Most of the blue dots are concentrated in the lower left region. It’s clearly visible here that wines with low volatile acidity and low total sulfur dioxide have higher perceived quality than other samples.

Training a linear model with the dataset to predict the perceived quality of wine.

## 
## Call:
## lm(formula = quality ~ alcohol + volatile.acidity + chlorides, 
##     data = redWine)
## 
## Coefficients:
##      (Intercept)           alcohol  volatile.acidity         chlorides  
##           3.1574            0.3106           -1.3821           -0.3343

As the model suggests, the percentage of alcohol present in wine positively contributes to the quality of wine while volatile.acidity and chlorides contribute negatively to quality as evident by the coefficients.

Final Plots:

Plot1

The density of wine largely depends on the alcohol content as depicted in the plot below. As we can see, the density of wine reduces as the percentage of alcohol in wine increases.

Plot 2

The pH of wine is dependent on the fixed and volatile acidity of wine.

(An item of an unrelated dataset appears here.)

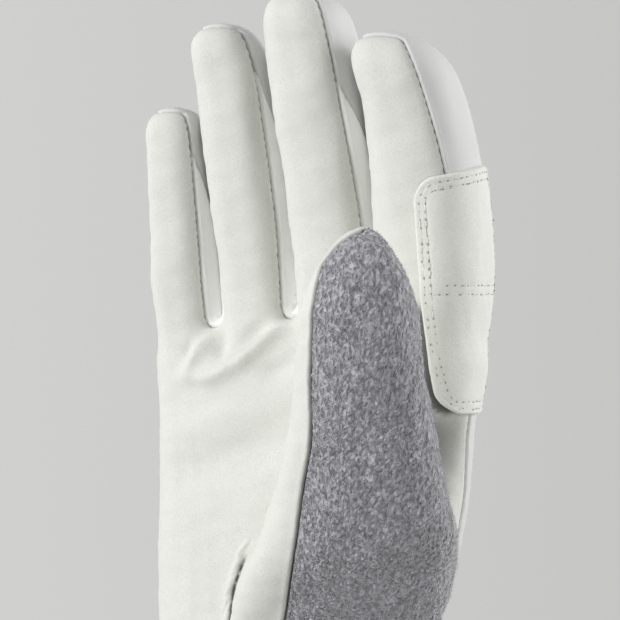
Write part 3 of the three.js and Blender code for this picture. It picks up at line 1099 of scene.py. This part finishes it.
def fibre_shape(name, length, width):
    """One short bent fibre that stands on its root."""
    points, faces = [], []
    for height, bend, share in ((0, 0, 1), (0.5, 0.14, 0.8)):
        for side in range(3):
            turn = 2 * math.pi * side / 3
            points.append((width / 2 * share * math.cos(turn) + bend * length,
                           width / 2 * share * math.sin(turn), height * length))
    points.append((0.45 * length, 0, 0.85 * length))
    for side in range(3):
        after = (side + 1) % 3
        faces.append((side, after, 3 + after, 3 + side))
        faces.append((3 + side, 3 + after, 6))
    return small_object(name, points, faces)


def traced(surface, name, level):
    """The lines along which a value is exactly at a level, as lists of point numbers."""
    at = np.abs(surface.values[name] - level) < 1e-6
    faces = surface.faces
    edges = np.sort(edges_of(faces), axis=1)
    edges = np.unique(edges[at[edges].all(axis=1)], axis=0)
    beside = {}
    for a, b in edges.tolist():
        beside.setdefault(a, set()).add(b)
        beside.setdefault(b, set()).add(a)
    lines = []
    for start in sorted(beside, key=lambda k: (len(beside[k]) != 1, k)):
        while beside[start]:
            line, here = [start], start
            while beside[here]:
                after = min(beside[here])
                beside[here].discard(after)
                beside[after].discard(here)
                line.append(after)
                here = after
            lines.append(line)
    return lines


def spaced(points, pitch, offset=0.0):
    """Places at an even pitch along a line of points, with the line's direction there."""
    step = np.linalg.norm(np.diff(points, axis=0), axis=1)
    run = np.concatenate([[0], np.cumsum(step)])
    if run[-1] < 2 * pitch:
        return np.zeros((0, 3)), np.zeros((0, 3))
    at = np.arange(offset + 0.3 * pitch, run[-1] - 0.2 * pitch, pitch)
    places, ahead, behind = (
        np.stack([np.interp(where, run, points[:, k]) for k in range(3)], axis=1)
        for where in (at, at + 0.4, at - 0.4))
    return places, ahead - behind


def smooth_line(points, rounds=4):
    points = points.copy()
    for _ in range(rounds):
        points[1:-1] = 0.5 * points[1:-1] + 0.25 * (points[:-2] + points[2:])
    return points


# The glove


def make_glove():
    """The whole glove's surface, down to the wrist opening, with the values that part its panels."""
    points, faces = surface_net((-45, -70, -3.3), (62, 30, 233), GRID, glove_field)
    points = settle(glove_field, relax(points, faces, 2))
    surface = Surface(points, faces)
    measure_panels(surface)
    surface.values["open"] = surface.points[:, 2].copy()
    surface.cut("open")
    return surface.part(surface.middle("open") > 0)


def unit(vectors):
    return vectors / np.maximum(np.linalg.norm(vectors, axis=1), 1e-9)[:, None]


def subdivide(surface):
    """Each triangle in four, with the new points on the middles of the edges."""
    faces = surface.faces
    edges = np.sort(edges_of(faces), axis=1)
    pairs, number = np.unique(edges, axis=0, return_inverse=True)
    count = len(surface.points)
    ab, bc, ca = (number.reshape(3, -1) + count)
    a, b, c = faces.T
    made = Surface(np.concatenate([surface.points, surface.points[pairs].mean(axis=1)]), np.concatenate([
        np.stack(t, axis=1) for t in ((a, ab, ca), (ab, b, bc), (ca, bc, c), (ab, bc, ca))]))
    made.values = {key: np.concatenate([value, value[pairs].mean(axis=1)])
                   for key, value in surface.values.items()}
    return made


def tufts(points, seed):
    """The height of the fleece's pile at each point, between 0 and 1: upright pilled tufts."""
    warp = np.stack([waves(points, 5.0, seed + k, 6) for k in range(3)], axis=1)
    squeezed = (points + 0.35 * warp) * (1, 1, 0.6)
    rng = np.random.default_rng(seed)
    seeds = squeezed[rng.permutation(len(points))[:len(points) // 7]]
    tree = KDTree(len(seeds))
    for number, place in enumerate(seeds):
        tree.insert(place, number)
    tree.balance()
    tall = rng.uniform(0.55, 1.0, len(seeds))
    height = np.empty(len(points))
    for i, place in enumerate(squeezed):
        (_, first, d1), (_, _, d2) = tree.find_n(place, 2)
        height[i] = tall[first] * min(1.0, (d2 - d1) / 0.42)
    return height


def make_fleece(panel, material):
    fleece = subdivide(panel)
    outward = normals_of(fleece.points, fleece.faces)
    pile = tufts(fleece.points, 21)
    inside = np.clip(fleece.values["fleece"] / 0.6, 0, 1)
    soft = 0.1 * waves(fleece.points, 4.0, 31)
    fleece.points = fleece.points + outward * (inside * (0.45 * (pile - 0.4) + soft))[:, None]
    piece = mesh_object("thumb_fleece_panel", fleece)
    point_values(piece, "pile", pile)
    finish_piece(piece, material, "grey_fleece", "thumb_fleece")
    fibre = fibre_shape("fibre", 0.8, 0.07)
    fuzz = grown("thumb_fleece_fibres", piece, fibre_group(), {
        "Piece": fibre, "Material": material, "Density": 1.4e6, "Lean": 1.0, "Seed": 5})
    point_values(fuzz, "pile", np.full(len(fuzz.data.vertices), 0.9))
    finish_piece(fuzz, material, "grey_fleece")


def make_patch(surface, leather, hole_shade_paint):
    patch = surface.part(surface.middle("patch") > -1)
    for level in (0.0, 0.3, 0.7, PATCH_ROWS[0], 2.5, PATCH_ROWS[1], 4.4):
        patch.cut("patch", level)
    patch = patch.part(patch.middle("patch") > 0)
    inner = patch.values["patch"]
    patch.values["cross"] = np.where(inner > PATCH_ROWS[1] - 0.1, patch.points[:, 2], -1.0)
    for level in PATCH_CROSS:
        patch.cut("cross", level)
    inner, z = patch.values["patch"], patch.points[:, 2]
    outward = unit(gradient(glove_field, patch.points))
    rim = np.sqrt(np.clip(1 - (1 - np.clip(inner / 0.7, 0, 1)) ** 2, 0, 1))
    height = 0.25 + PATCH_HEIGHT * rim
    stitched = np.clip((inner - 0.7) / 0.6, 0, 1) * np.clip((4.6 - inner) / 1.0, 0, 1)
    height -= 0.07 * stitched
    for row in PATCH_ROWS:
        height -= 0.1 * bell(inner - row, 0.3)
    cross = [bell(z - level, 0.4) for level in PATCH_CROSS]
    height -= 0.15 * np.maximum(*cross) * np.clip((inner - 3.2) / 0.8, 0, 1)
    height += 0.1 * waves(patch.points, 12, 17) + 0.05 * waves(patch.points, 3.5, 19)
    patch.points = patch.points + outward * height[:, None]
    piece = mesh_object("index_patch_panel", patch)
    finish_piece(piece, leather, "white_leather", "index_patch")

    lines = []
    for value, levels in (("patch", PATCH_ROWS), ("cross", PATCH_CROSS)):
        for level in levels:
            lines += traced(patch, value, level)
    holes, threads = [], []
    rng = np.random.default_rng(13)
    for line in lines:
        places = smooth_line(patch.points[line])
        facing = outward[line]
        for target, offset in ((holes, 0.0), (threads, STITCH_PITCH / 2)):
            spots, along = spaced(places, STITCH_PITCH, offset)
            if len(spots):
                spots = spots + rng.normal(scale=0.09, size=spots.shape)
                near = ((spots[:, None] - places) ** 2).sum(axis=2).argmin(axis=1)
                target.append((spots, along, facing[near]))
    rows = row_group()
    # The needle holes are dark beads: painted shade in the holes.
    hole = bead_shape("needle_hole", 0.68, 0.4, 0.24)
    thread = bead_shape("stitch", 1.3, 0.34, 0.3)
    for name, target, shape, paint in (("index_patch_holes", holes, hole, hole_shade_paint),
                                       ("index_patch_stitches", threads, thread, leather)):
        spots, along, facing = (np.concatenate(part) for part in zip(*target))
        base = points_object(name + "_places", spots, along, facing)
        made = grown(name, base, rows, {"Piece": shape, "Material": paint})
        bpy.data.objects.remove(base)
        finish_piece(made, paint, "white_leather")


def main():
    make_camera()
    make_studio()
    make_lights()
    leather = leather_material("white_leather", 230)
    fabric = fabric_material("white_fabric", 218)
    # Painted light: the strips between the fingers have a brighter copy of the white fabric, which lifts them
    # out of the fingers' shade.
    strip = fabric_material("white_side_fabric_painted_light", 252)
    # Painted light: the patch has a brighter copy of the white leather.
    patch_painted_light_leather = leather_material("white_patch_leather_painted_light", 238)
    fleece = fleece_material("grey_fleece", 191)
    hole_shade_paint = hole_shade_material("needle_hole_shade")
    surface = make_glove()
    make_patch(surface, patch_painted_light_leather, hole_shade_paint)

    cut_panels(surface)
    above = surface.points[:, 2] > 1.0
    surface.points[above] = settle(glove_field, surface.points[above], 1)
    outward = unit(gradient(glove_field, surface.points))
    relief = seam_relief(surface, outward)
    relief += fold_relief(surface.points, surface.values["front"])
    values = surface.values
    soft = np.where(values["thumb"] > 0, 1.0, 0.35 + 0.65 * ramp(values["front"] / 5))
    soft = np.where(values["height"] > 0, soft, 0.35)
    relief += soft * (0.28 * waves(surface.points, 16, 3) + 0.1 * waves(surface.points, 6, 5))
    surface.points = surface.points + outward * relief[:, None]

    looks = {
        "palm_leather": (leather, "white_leather"),
        "back_fabric": (fabric, "white_fabric"),
        "thumb_leather": (leather, "white_leather"),
        "wrist_cuff": (fabric, "white_fabric"),
        "fourchette_little_ring": (strip, "white_fabric"),
        "fourchette_ring_middle": (strip, "white_fabric"),
        "fourchette_middle_index": (strip, "white_fabric"),
    }
    panel = label_panels(surface)
    for name, (material, slot) in looks.items():
        part = surface.part(panel == name)
        piece = mesh_object(name + "_panel", part)
        if material == leather:
            # Painted shade in the leather's hollows and creases, kept on its points.
            point_values(piece, "shade", painted_leather_shade(part))
        thicken(piece)
        finish_piece(piece, material, slot, name)
    make_fleece(surface.part(panel == "thumb_fleece"), fleece)


main()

As the total acidity increases, pH of the wine decreases.

Plot 3

Alcohol, volatile acidity, chlorides and total sulfur dioxide has great impact on deciding the perceived quality of wine.

From the plot, it seems like the perceived quality of wine is proportional to the alcohol content and volatile acidity and it’s inversely proportional to the total sulfur dioxide and chlorides.

Reflections

The major success and learning from this project was that I could understand through scatter plots, which of the various chemical properties of wine affect the perceived quality of wine.

I didn’t find any major difficulties while dealing with this data,I think pH level makes balance to provide good taste for wine.

Having information about the flavor, color and type of aroma (if it can be classified) could have significantly enriched our analysis, as I believe that this properties highly influence the perceived quality of wine.